Bruno Dayez: Si mes informations sont exactes, Michel Lelièvre était libérable depuis 2005. Il a subi 23 ans de détention. Je pense qu'il faut représenter à la population qui n'a forcément pas d'expérience de ce qu'est le monde carcéral du fait qu'une peine de 23 ans de prison est un non-sens. Toute la littérature scientifique démontre qu'après 15 ans, il est de plus en plus difficile de réinsérer les gens. Donc, la prison joue ici le rôle d'une institution de désinsertion sociale. Et donc, le paradoxe de la libération conditionnelle pour les très longues peines est qu'on demande aux gens de se réinsérer alors qu'on a déployé des efforts considérables pour les désinsérer.
La prison est toxique et fondamentalement criminogène
Fabrice Grosfilley: Au-delà de 15 ans, ça ne sert plus à rien d'être en prison ?
Bruno Dayez: C'est effectivement le fond de ma pensée. Quand l'Etat incarcère les gens, il devient responsable de ce qu'il en fait car il les prive de toute autonomie, de toute forme de décision sur eux-mêmes. Et donc, exiger d'un détenu qu'il propose lui-même un plan de réinsertion, c'est une mascarade car les détenus ont très peu de moyens et les outils mis à leur disposition par l'institution sont dérisoires.
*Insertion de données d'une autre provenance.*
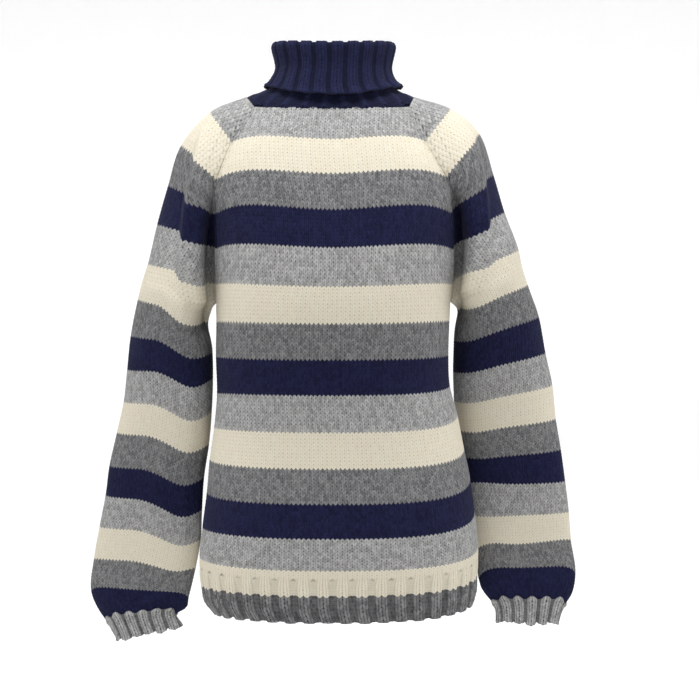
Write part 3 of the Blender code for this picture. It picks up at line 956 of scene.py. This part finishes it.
def wool(name, wools, rib=0.0, rib_start=0.0, wrong_side=0.0):
    """A knitted wool in stripes, from the courses at which each of its wools starts."""
    made = bpy.data.materials.new(name)
    made.use_nodes = True
    tree = made.node_tree
    tree.nodes.clear()
    w = Wiring(tree)
    stitches, seam = (w.add("UVMap", uv_map=name).outputs[0] for name in ("stitches", "seam"))
    given = {"Stitches": stitches, "Seam": seam, "Rib": rib, "Rib Start": rib_start, "Wrong Side": wrong_side}
    stitch = w.add("Group", given, node_tree=knitted_stitch).outputs
    course = w.parts(stitches)[1]
    at = w.math("DIVIDE", w.math("FLOORED_MODULO", course, ROUND), ROUND)

    def each(fact):
        """A fact of each wool, over the courses knitted in it."""
        stops = [(start / ROUND, np.broadcast_to(getattr(one, fact), 3)) for start, one in wools]
        return w.steps(at, stops + [(1.0, stops[-1][1])])

    amount = w.times(stitch["Heather"], each("showing"))
    mixed = {0: amount, 6: each("colour"), 7: each("hairs")}
    heather = w.add("Mix", mixed, data_type="RGBA").outputs[2]
    # the painted shade of the gaps and of a rib's valleys darkens the mixed colour
    gaps = w.times(stitch["Gap"], each("gaps"))
    valleys = w.times(stitch["Valley"], each("valleys"))
    shade = w.times(w.rest(gaps), w.rest(valleys))
    shades = w.add("CombineXYZ", {0: shade, 1: shade, 2: shade}).outputs[0]
    shaded = w.add("VectorMath", {0: heather, 1: shades}, operation="MULTIPLY").outputs[0]
    bumps = {"Strength": BUMP_STRENGTH, "Distance": BUMP, "Height": stitch["Height"]}
    looks = {
        "Base Color": shaded,
        "Roughness": ROUGHNESS,
        "Specular IOR Level": GLOSS,
        "Sheen Weight": SHEEN,
        "Sheen Roughness": SHEEN_ROUGHNESS,
        "Normal": w.add("Bump", bumps).outputs[0],
    }
    w.add("OutputMaterial", {0: w.add("BsdfPrincipled", looks).outputs[0]})
    return made


def both_sides(name, wools, rib=0.0, rib_start=0.0):
    """The wool as it looks on the right side and on the wrong side."""
    return [wool(name, wools, rib, rib_start), wool(name + " inside", wools, rib, rib_start, wrong_side=1.0)]


STRIPED = both_sides("striped wool", STRIPES)
HEM = both_sides("hem wool", HEM_WOOLS, rib=1.0, rib_start=HEM_TOP)
CUFF = both_sides("cuff wool", [(0, LIGHT_GREY)], rib=1.0)
NECK = both_sides("neck wool", [(0, NECK_NAVY_PAINTED_LIGHTER)], rib=1.0)


# -------------------- the pieces

STITCH = 5.6  # width of a stitch
CUFF_STITCH = 4.1  # in the drawn-in rib of a cuff
NECK_STITCH = 4.9  # in the roll neck's rib

BODY_WIDTHS = [(0, 19), (UNDERARM * STRIPE, 40), (HEM_RIB * STRIPE, 40)]
SLEEVE_WIDTHS = [(0, 7), (10, 13), (20, 18), (UNDERARM * STRIPE, 32), (CUFF_RIB * STRIPE, 31)]
HEM_WIDTHS = [(HEM_TOP, 40), (HEM_EDGE * STRIPE, 40)]
CUFF_WIDTHS = [(CUFF_RIB * STRIPE, 24), (CUFF_EDGE * STRIPE, 24)]
NECK_WIDTH = 44
RAGLAN_HOLES = (1.0, 2, 23)  # stitches in from the seam, first and last course
SHOULDER_HOLES = (3.4, 10, 20)
HEM_RIBBING = Ribbing(2.6, gather=0.3, grows=5.0, flare=0.15, scallop=0.6)
CUFF_RIBBING = Ribbing(3.0, gather=0.55, grows=0.4, lap=1.0, flare=0.3, scallop=2.2)
NECK_RIBBING = Ribbing(1.6, gather=0.5, flare=0.5, scallop=1.0)
CUFF_LAP = 0.12  # stripes by which the cuffs' plain columns rise over the sleeves' ends
LEAN_ROOM = 0.05  # stripes by which the stitches lean over the line between body and hem


def finish_piece(piece, wools, node, knitting, stitch=STITCH):
    """Dresses a knitted piece and puts it in its node's place; the area it was cut to is worked out but not
    used.
    """
    for material in wools:
        piece.data.materials.append(material)
    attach(piece, "root")
    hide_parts(node)
    area = knitting.stitches() * stitch * COURSE * MM * MM


for face in ("front", "back"):
    name = "knitted_" + face
    knitting = Knitting(BODY_WIDTHS, 0, HEM_TOP, [RAGLAN_HOLES], joined="below")
    form = form_of(body_course, 0.0, HEM_TOP / STRIPE + LEAN_ROOM, face)
    finish_piece(knitting.knit(name, form), STRIPED, face, knitting)

    knitting = Knitting(HEM_WIDTHS, HEM_TOP, HEM_EDGE * STRIPE, joined="above", ribbing=HEM_RIBBING)
    form = form_of(body_course, HEM_TOP / STRIPE - LEAN_ROOM, HEM_EDGE, face)
    piece = knitting.knit("ribbed_hem_" + face, form)
    finish_piece(piece, HEM, "hem_" + face, knitting)

for side in ("right", "left"):
    name = "knitted_sleeve_" + side
    knitting = Knitting(SLEEVE_WIDTHS, 0, CUFF_RIB * STRIPE, [RAGLAN_HOLES, SHOULDER_HOLES])
    form = form_of(sleeve_course, 0.0, CUFF_RIB, side)
    piece = knitting.knit(name, form)
    finish_piece(piece, STRIPED, "sleeve_" + side, knitting)

    knitting = Knitting(CUFF_WIDTHS, CUFF_RIB * STRIPE, CUFF_EDGE * STRIPE, ribbing=CUFF_RIBBING)
    form = form_of(sleeve_course, CUFF_RIB - CUFF_LAP, CUFF_EDGE, side)
    piece = knitting.knit("ribbed_cuff_" + side, form)
    finish_piece(piece, CUFF, "cuff_" + side, knitting, CUFF_STITCH)

form, courses = collar_form()
knitting = Knitting([(0, NECK_WIDTH), (courses, NECK_WIDTH)], 0, courses, ribbing=NECK_RIBBING)
piece = knitting.knit("knitted_collar", form)
finish_piece(piece, NECK, "collar", knitting, NECK_STITCH)


# -------------------- floor, light and camera

FLOOR_Z = -1.25
FLOOR_RADIUS = 2.6
COVE = 1.0  # radius of the cove in which the floor turns up into a wall
COVE_POINTS = 9
WALL_TOP = 2.6  # over the floor
TURN_STEPS = 64
FLOOR_COLOUR = (0.92, 0.92, 0.92)
FLOOR_GLOW = 0.2
LAMPS = (  # name, place, target, size and power
    ("top", (0, -0.9, 2.3), (0, 0, -0.1), 1.2, 44),
    ("shoulders", (0, -0.4, 0.85), (0, -0.05, -0.05), 0.5, 11),
    ("front", (0, -2.3, -0.4), (0, 0, -0.3), 1.2, 2),
    ("right", (-2.2, 0.1, 0.3), (0, 0, -0.3), 1.2, 20),
    ("left", (2.2, 0.1, 0.3), (0, 0, -0.3), 1.2, 22),
    ("back", (0.3, 2.2, 1.0), (0, 0, -0.3), 1.2, 30),
)
SURROUNDING_LIGHT = 0.04
CAMERA_PLACE = (0.022, -1.65, -0.221)
CAMERA_TILT = math.radians(3.45)  # down from level
CAMERA_ANGLE = math.radians(30.8)


def floor_material():
    """A pale matt material that shines a little itself."""
    made = bpy.data.materials.new("pale floor")
    made.use_nodes = True
    shader = made.node_tree.nodes["Principled BSDF"]
    shader.inputs["Base Color"].default_value = (*FLOOR_COLOUR, 1)
    shader.inputs["Roughness"].default_value = 1.0
    shader.inputs["Specular IOR Level"].default_value = 0.0
    shader.inputs["Emission Color"].default_value = (1, 1, 1, 1)
    shader.inputs["Emission Strength"].default_value = FLOOR_GLOW
    return made


def floor_bowl():
    """A round floor that turns up into a wall all round."""
    turns = np.linspace(0, math.pi / 2, COVE_POINTS)[1:]
    profile = [(0, 0), (FLOOR_RADIUS, 0)]
    profile += [(FLOOR_RADIUS + COVE * math.sin(turn), COVE - COVE * math.cos(turn)) for turn in turns]
    profile.append((FLOOR_RADIUS + COVE, WALL_TOP))
    bowl = bmesh.new()
    line = [bowl.verts.new((radius, 0, z + FLOOR_Z)) for radius, z in profile]
    edges = [bowl.edges.new(pair) for pair in zip(line, line[1:])]
    whole = {"cent": (0, 0, 0), "axis": (0, 0, 1), "angle": 2 * math.pi, "steps": TURN_STEPS}
    bmesh.ops.spin(bowl, geom=line + edges, use_merge=True, **whole)
    bmesh.ops.remove_doubles(bowl, verts=bowl.verts[:], dist=1e-4)
    bmesh.ops.recalc_face_normals(bowl, faces=bowl.faces[:])
    mesh = bpy.data.meshes.new("floor")
    bowl.to_mesh(mesh)
    bowl.free()
    mesh.shade_smooth()
    mesh.materials.append(floor_material())
    return mesh


def area_light(name, place, target, size, power):
    """A soft square light that faces its target."""
    light = bpy.data.lights.new(name, "AREA")
    light.shape = "SQUARE"
    light.size = size
    light.energy = power
    lamp = put(name, light)
    lamp.visible_camera = False
    lamp.location = place
    lamp.rotation_euler = (Vector(target) - Vector(place)).to_track_quat("-Z", "Y").to_euler()


put("floor", floor_bowl())

for lamp in LAMPS:
    area_light(*lamp)

world = bpy.data.worlds.new("studio")
bpy.context.scene.world = world
world.use_nodes = True
world.node_tree.nodes["Background"].inputs["Color"].default_value = (1, 1, 1, 1)
world.node_tree.nodes["Background"].inputs["Strength"].default_value = SURROUNDING_LIGHT

camera = put("camera", bpy.data.cameras.new("camera"))
bpy.context.scene.camera = camera
camera.location = CAMERA_PLACE
camera.data.angle = CAMERA_ANGLE
camera.rotation_euler = (math.pi / 2 - CAMERA_TILT, 0, 0)
bpy.context.scene.view_settings.view_transform = "Standard"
On laisse globalement nos détenus pourrir sur pieds. Quand on les incarcère, on élimine le problème à la base en faisant comme s'il n'existait plus. C'est une façon d'agir qui équivaut à mettre la poussière sous le tapis.
Fabrice Grosfilley: Est-ce que vous pouvez comprendre l'émotion qui existe dans une partie de l'opinion 25 ans après l'affaire qui se dit que ce qui a été commis est monstrueux, donc ceux qui l'ont commis sont des monstres, ne sont donc pas des êtres humains tout à fait comme nous et donc, on ne peut pas les libérer. Vous comprenez ce raisonnement ou pas?
Bruno Dayez: Oui, je le comprends parfaitement. Mais je ne peux pas l'avaliser parce que ça révèle une méconnaissance de la situation pénitentiaire en Belgique et de ce que sont les personnes qui forcément sont susceptibles d'évolution. Penser qu'une personne reste identique à elle-même pendant 25 ans alors qu'elle est soumise à des conditions de vie d'une dureté difficilement égalables, c'est une vue de l'esprit.
Par ailleurs, je crois que la prison est toxique et fondamentalement criminogène.